PhD Graduate Passionate About Evidence-Based Africanisation of Regional Governance in Southern Africa
During his studies, PhD in Administration graduate Dr McBride Nkhalamba balanced his doctoral studies involving a three-country case study with a hectic work and family schedule - all while living on two continents.
Nkhalamba’s current appointment as the Head of Research Methodology and Development for the African Union’s African Peer Review Mechanism involves providing strategic leadership to the research efforts of an inter-governmental agency of the African Union established to promote Africanised governance modes in Africa.
The avid scholar who hails from Malawi holds a Bachelor of Social Science degree from the University of Malawi. Although Nkhalamba is a Fulbright Scholar with a Master of Public Administration and a Master of Arts in International Relations from the Maxwell School of Public Affairs, University of Syracuse, New York, his doctoral studies presented intellectual and logistical challenges as he travelled between South Africa, Botswana, Malawi and elsewhere across Africa.

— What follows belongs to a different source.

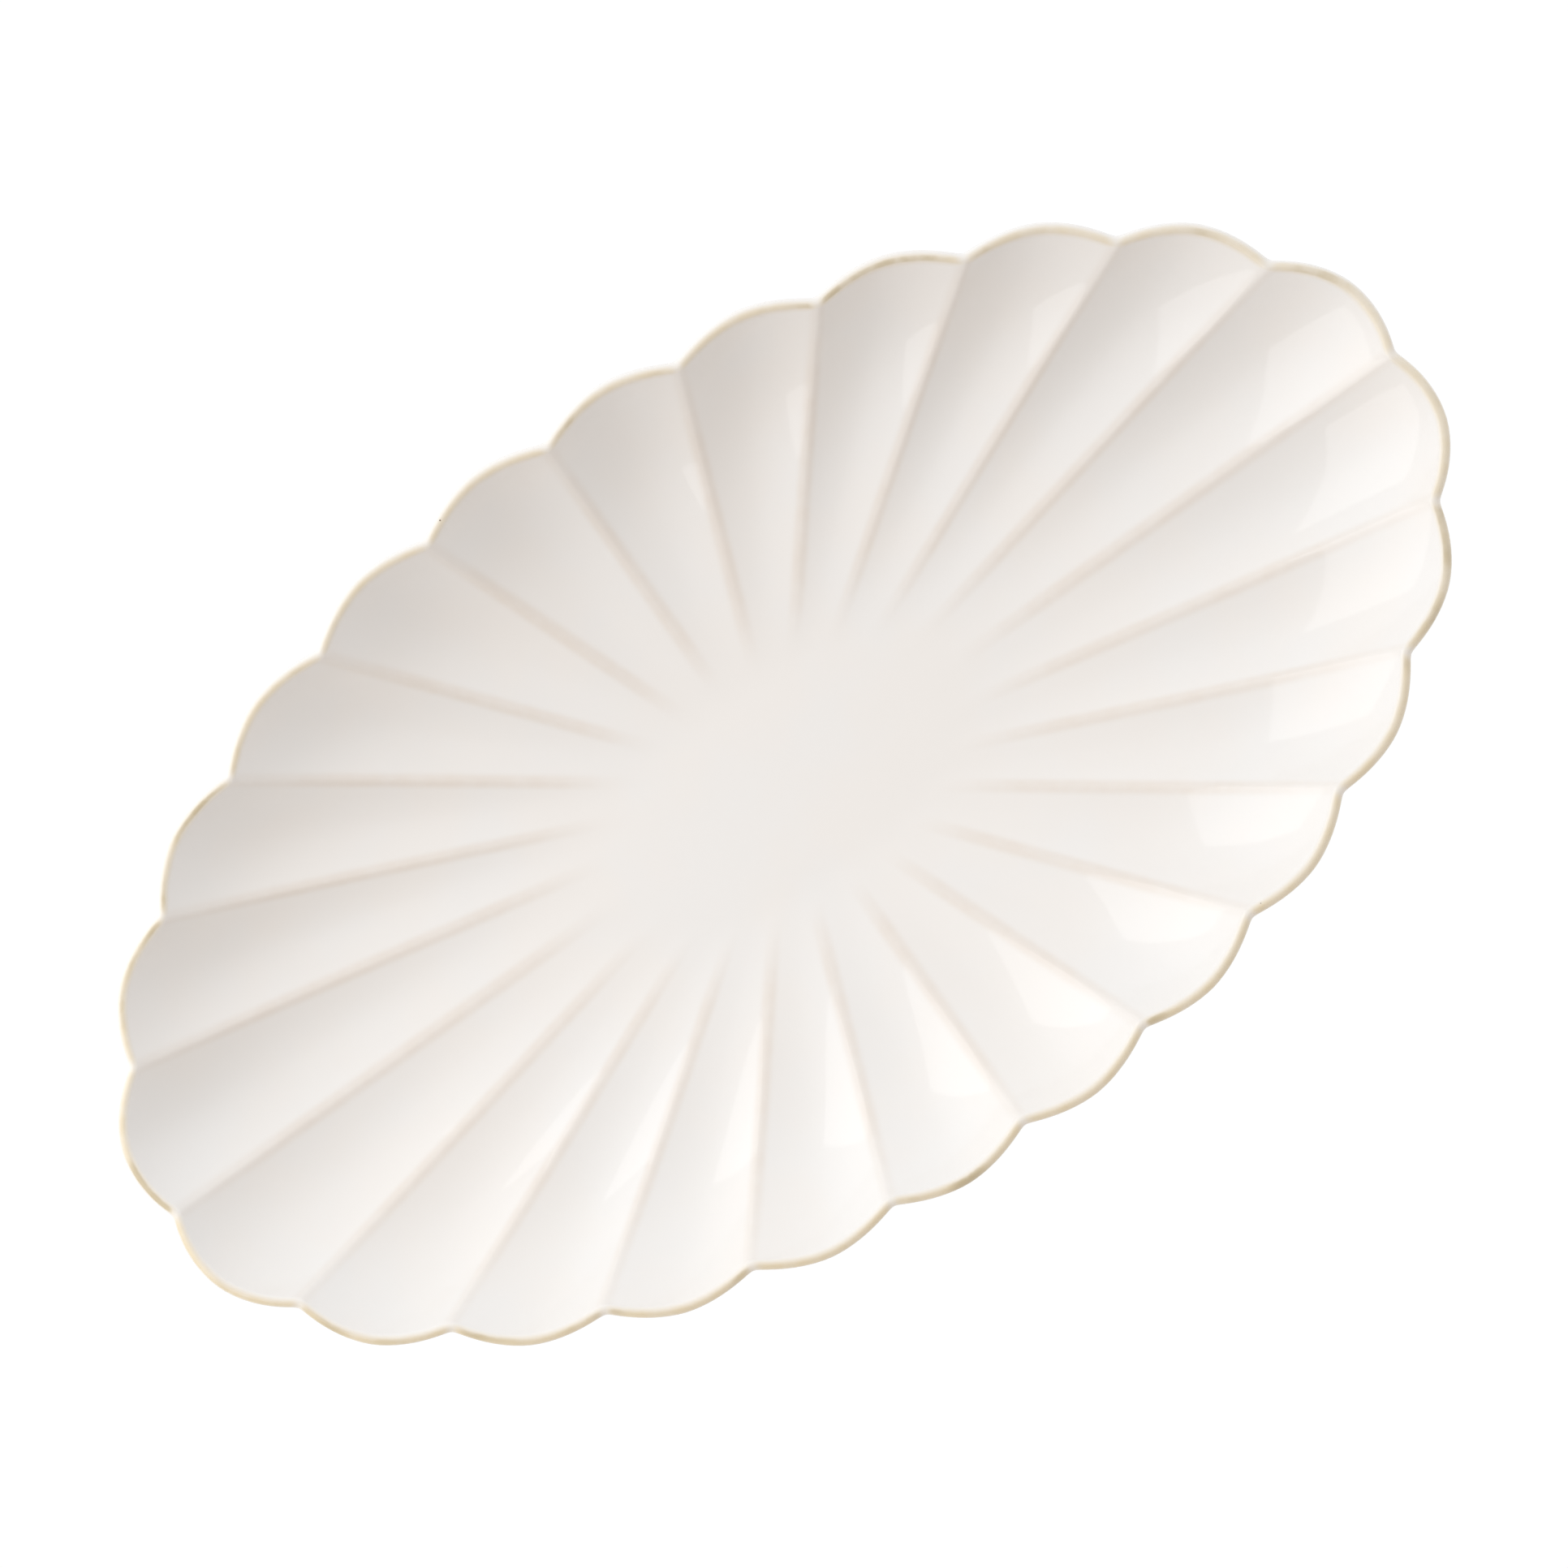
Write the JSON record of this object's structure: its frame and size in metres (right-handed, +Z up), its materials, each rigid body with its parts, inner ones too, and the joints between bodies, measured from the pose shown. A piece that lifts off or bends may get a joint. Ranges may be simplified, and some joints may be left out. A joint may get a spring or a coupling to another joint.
{
  "type": "serving platter",
  "caption": "Oval scalloped serving platter in ivory-glazed stoneware: a shallow fluted dish with a rounded lip where the glaze breaks beige, on an oval foot ring.",
  "frame": {"origin": "on the surface that the foot ring rests on, under the middle of the platter", "axes": "+Z up out of the dish, X along the long axis of the oval, Y along its short axis"},
  "size_m": [0.4, 0.2286, 0.036],
  "materials": {
    "clay": "bare fired stoneware, fine grain, matt",
    "ivory_glaze": "glossy ivory glaze, slightly milky",
    "lip_glaze": "glossy glaze, thin over the edge, breaking warm beige"
  },
  "bodies": {
    "root": {"clay_body": "clay", "foot_ring": "clay", "inside_glaze": "ivory_glaze", "lip_glaze": "lip_glaze", "outside_glaze": "ivory_glaze", "foot_well_glaze": "ivory_glaze"}
  },
  "joints": []
}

‘As a doctoral researcher, the first challenge I confronted was the need to be intellectually formless about the upcoming results. A doctoral researcher, as should be the case with all researchers, can only grow as a scholar and create new knowledge by first being dispassionate with one’s thought traditions as well as personal belief and value system. This was a challenge, especially since I have over two decades of work experience in sectors closely related to the topic of study,’ said Nkhalamba.
Through his study: The Confluence of Regionalism, State Functionalism and Public Private Partnerships in Southern Africa: Perspectives from Botswana, Malawi and South Africa, Nkhalamba presents new novel knowledge about regional integration and statecraft with implications for public-private partnerships in Africa. This knowledge promotes African epistemologies; breaking away from westernised paradigms of governance and international relations. The study was supervised by Dr Fayth Ruffin.

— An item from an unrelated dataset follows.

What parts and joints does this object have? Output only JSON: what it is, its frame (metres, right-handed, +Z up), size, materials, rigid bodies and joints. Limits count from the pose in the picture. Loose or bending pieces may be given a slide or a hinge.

‘My motivation to pursue this degree was borne out of two critical interests I consider to be imperative for the advancement of any society or civilisation. The first was my need to develop a grounded scientific understanding of statecraft and regional integration in southern Africa. The second aspect was the indispensable need to create a record of the profound findings on endogenous conceptualisations of statecraft and regional integration. As a Pan-African scholar, I recognise that effective statecraft is inalienable to the goal of creating a united and prosperous Africa. I recognised from my earlier studies that undue external influences on our polities were significantly owed to our poor ideation and incoherent architecture of our own politico-administrative space,’ explained Nkhalamba.

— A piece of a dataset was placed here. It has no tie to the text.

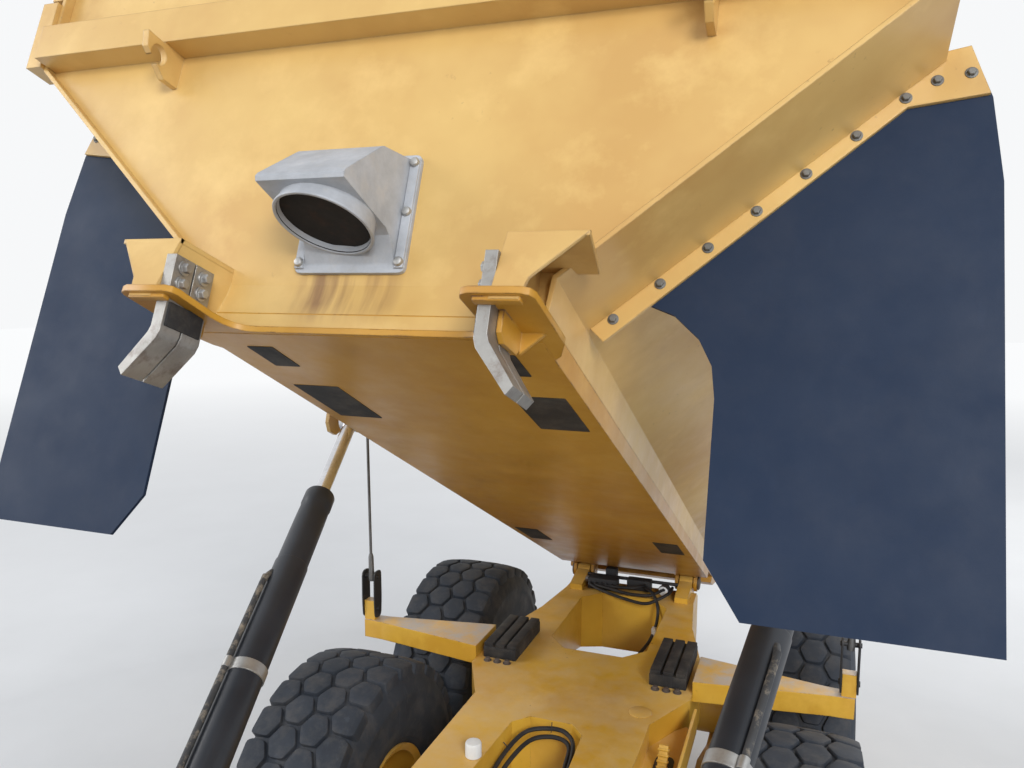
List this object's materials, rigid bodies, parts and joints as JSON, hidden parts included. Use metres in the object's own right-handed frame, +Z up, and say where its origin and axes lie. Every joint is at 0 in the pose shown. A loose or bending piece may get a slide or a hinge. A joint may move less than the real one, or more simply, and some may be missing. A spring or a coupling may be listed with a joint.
{
  "type": "articulated dump truck",
  "caption": "Articulated dump truck with a steering and twisting hitch, a bogie under the rear frame, a tipping body on leaning hoist cylinders and a tailgate that opens as it tips.",
  "frame": {"origin": "middle of the bounding box on the ground, as the truck stands with its body raised", "axes": "+X towards the truck's left, the truck faces -Y, +Z up"},
  "size_m": [3.152, 11.1547, 5.1092],
  "materials": {
    "paint": "warm yellow paint, scuffed and dusty",
    "ochre_paint": "deep ochre paint, dusty, in the shade of the body",
    "black_metal": "near-black satin paint",
    "bare_steel": "bare grey steel, worn brown at the rubbing faces",
    "casting": "weathered light grey casting with rust streaks",
    "chrome": "hard chromed rod",
    "rubber": "dull dark blue-grey rubber",
    "tyre": "charcoal tyre rubber, worn and dusty",
    "black_plastic": "grained black plastic",
    "glass": "clear tinted glass"
  },
  "bodies": {
    "rear_frame": {"rear_frame": "paint", "cable_arms": "paint", "rest_pads": "rubber", "bogie_beams": "ochre_paint", "bogie_axles": "ochre_paint", "drive_shafts": "bare_steel", "exhaust_stack": "casting", "rear_lamps": "black_plastic"},
    "hitch": {"hitch": "ochre_paint"},
    "front_frame": {"front_frame": "paint", "engine": "casting", "front_axle": "ochre_paint", "fenders": "black_plastic", "access_steps": "black_metal", "bumper": "paint", "cab_shell": "paint", "cab_glass": "glass", "cab_interior": "black_plastic", "mirrors": "black_plastic"},
    "hood": {"hood": "paint", "grille": "black_metal"},
    "door": {"door": "paint", "door_glass": "glass"},
    "bed": {"bed_floor": "ochre_paint", "bed_sides": "paint", "bed_front_wall": "paint", "exhaust_inlet": "casting", "bed_guides": "bare_steel", "flap_strips": "paint", "flaps": "rubber", "cable_sheaves": "bare_steel"},
    "tailgate": {"tailgate": "paint"},
    "hoist_barrel_left": {"hoist_barrel_left": "black_metal"},
    "hoist_rod_left": {"hoist_rod_left": "chrome"},
    "steer_barrel_left": {"steer_barrel_left": "black_metal"},
    "steer_rod_left": {"steer_rod_left": "chrome"},
    "hoist_barrel_right": {"hoist_barrel_right": "black_metal"},
    "hoist_rod_right": {"hoist_rod_right": "chrome"},
    "steer_barrel_right": {"steer_barrel_right": "black_metal"},
    "steer_rod_right": {"steer_rod_right": "chrome"},
    "wheel_fl": {"tyre_fl": "tyre", "rim_fl": "paint"},
    "wheel_fr": {"tyre_fr": "tyre", "rim_fr": "paint"},
    "wheel_ml": {"tyre_ml": "tyre", "rim_ml": "paint"},
    "wheel_mr": {"tyre_mr": "tyre", "rim_mr": "paint"},
    "wheel_rl": {"tyre_rl": "tyre", "rim_rl": "paint"},
    "wheel_rr": {"tyre_rr": "tyre", "rim_rr": "paint"}
  },
  "joints": [
    {"name": "oscillation", "type": "hinge", "parent": "rear_frame", "child": "hitch", "pos_m": [0, -1.278, 1.08], "axis": [0, 1, 0], "range_deg": [-15, 15]},
    {"name": "steering", "type": "hinge", "parent": "hitch", "child": "front_frame", "pos_m": [0, -1.538, 1.08], "axis": [0, 0, 1], "range_deg": [-45, 45]},
    {"name": "bed_tip", "type": "hinge", "parent": "rear_frame", "child": "bed", "pos_m": [0, 3.462, 1.571], "axis": [1, 0, 0], "range_deg": [-33.2, 26.8]},
    {"name": "tailgate_swing", "type": "hinge", "parent": "bed", "child": "tailgate", "pos_m": [0, 3.18981, 3.13917], "axis": [1, 0, 0], "range_deg": [-25, 31]},
    {"name": "hood_tilt", "type": "hinge", "parent": "front_frame", "child": "hood", "pos_m": [0, -5.218, 1.3], "axis": [1, 0, 0], "range_deg": [0, 65]},
    {"name": "door_swing", "type": "hinge", "parent": "front_frame", "child": "door", "pos_m": [0.77, -2.514, 2.4], "axis": [0, 0, 1], "range_deg": [0, 80]},
    {"name": "hoist_foot_left", "type": "hinge", "parent": "rear_frame", "child": "hoist_barrel_left", "pos_m": [0.616, -1.138, 1.171], "axis": [0.9064, -0.2447, 0.3444], "range_deg": [-8.6, 10.63]},
    {"name": "hoist_slide_left", "type": "slide", "parent": "hoist_barrel_left", "child": "hoist_rod_left", "axis": [0.1832, 0.8342, 0.5201], "range_m": [-0.912, 1.13]},
    {"name": "steer_foot_left", "type": "hinge", "parent": "front_frame", "child": "steer_barrel_left", "pos_m": [0.47, -2.738, 1.08], "axis": [0, 0, 1], "range_deg": [-0.46, 0.46]},
    {"name": "steer_slide_left", "type": "slide", "parent": "steer_barrel_left", "child": "steer_rod_left", "axis": [-0.1034, 0.9946, 0], "range_m": [-0.2435, 0.2435]},
    {"name": "hoist_foot_right", "type": "hinge", "parent": "rear_frame", "child": "hoist_barrel_right", "pos_m": [-0.616, -1.138, 1.171], "axis": [0.9064, 0.2447, -0.3444], "range_deg": [-8.6, 10.63]},
    {"name": "hoist_slide_right", "type": "slide", "parent": "hoist_barrel_right", "child": "hoist_rod_right", "axis": [-0.1832, 0.8342, 0.5201], "range_m": [-0.912, 1.13]},
    {"name": "steer_foot_right", "type": "hinge", "parent": "front_frame", "child": "steer_barrel_right", "pos_m": [-0.47, -2.738, 1.08], "axis": [0, 0, 1], "range_deg": [-0.46, 0.46]},
    {"name": "steer_slide_right", "type": "slide", "parent": "steer_barrel_right", "child": "steer_rod_right", "axis": [0.1034, 0.9946, 0], "range_m": [-0.2435, 0.2435]},
    {"name": "wheel_spin_fl", "type": "hinge", "parent": "front_frame", "child": "wheel_fl", "pos_m": [1.154, -2.738, 0.803], "axis": [1, 0, 0], "continuous": true},
    {"name": "wheel_spin_fr", "type": "hinge", "parent": "front_frame", "child": "wheel_fr", "pos_m": [-1.154, -2.738, 0.803], "axis": [1, 0, 0], "continuous": true},
    {"name": "wheel_spin_ml", "type": "hinge", "parent": "rear_frame", "child": "wheel_ml", "pos_m": [1.154, 1.44, 0.803], "axis": [1, 0, 0], "continuous": true},
    {"name": "wheel_spin_mr", "type": "hinge", "parent": "rear_frame", "child": "wheel_mr", "pos_m": [-1.154, 1.44, 0.803], "axis": [1, 0, 0], "continuous": true},
    {"name": "wheel_spin_rl", "type": "hinge", "parent": "rear_frame", "child": "wheel_rl", "pos_m": [1.154, 3.119, 0.803], "axis": [1, 0, 0], "continuous": true},
    {"name": "wheel_spin_rr", "type": "hinge", "parent": "rear_frame", "child": "wheel_rr", "pos_m": [-1.154, 3.119, 0.803], "axis": [1, 0, 0], "continuous": true}
  ],
  "couplings": [
    {"joint": "tailgate_swing", "follows": "bed_tip", "ratio": -0.93284},
    {"joint": "hoist_foot_left", "follows": "bed_tip", "ratio": -0.32},
    {"joint": "hoist_slide_left", "follows": "bed_tip", "m_per_rad": -1.9481},
    {"joint": "steer_foot_left", "follows": "steering", "ratio": -0.01},
    {"joint": "steer_slide_left", "follows": "steering", "m_per_rad": -0.3094},
    {"joint": "hoist_foot_right", "follows": "bed_tip", "ratio": -0.32},
    {"joint": "hoist_slide_right", "follows": "bed_tip", "m_per_rad": -1.9481},
    {"joint": "steer_foot_right", "follows": "steering", "ratio": -0.01},
    {"joint": "steer_slide_right", "follows": "steering", "m_per_rad": 0.3094}
  ]
}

‘The novel study findings strongly suggest that in southern Africa, among the most senior and respected practitioners, there is a deep rooted indifference to the ideological and architectural origins of the concepts that govern statecraft and regional integration. The unquestioned adoption of the notion of Westphalia sovereignty, which is defined by neo-colonial geo-politics or borders, reveals the extent to which the political liberation project remains unaccomplished. Further, despite the emphasis on the European Union linear model of economic integration, the politico-administrative frame within which southern African polities are required to govern the process, remains exogenously driven and unyielding. These dynamics have been confirmed by the study and have implications for the forms and direction of regional integration in the Southern Africa community. The study introduced the new concepts of “Afristate intrafunctionalism” and “amalgamated sovereignty” to advance statecraft and regionalism,’ he added.
Looking to the future, Nkhalamba says he has renewed commitment towards making a difference in Africa by working to entrench endogenously conceived concepts and models into the architecture of statecraft and the economic logic of continental Africa’s intra-regional and cross-continental engagement.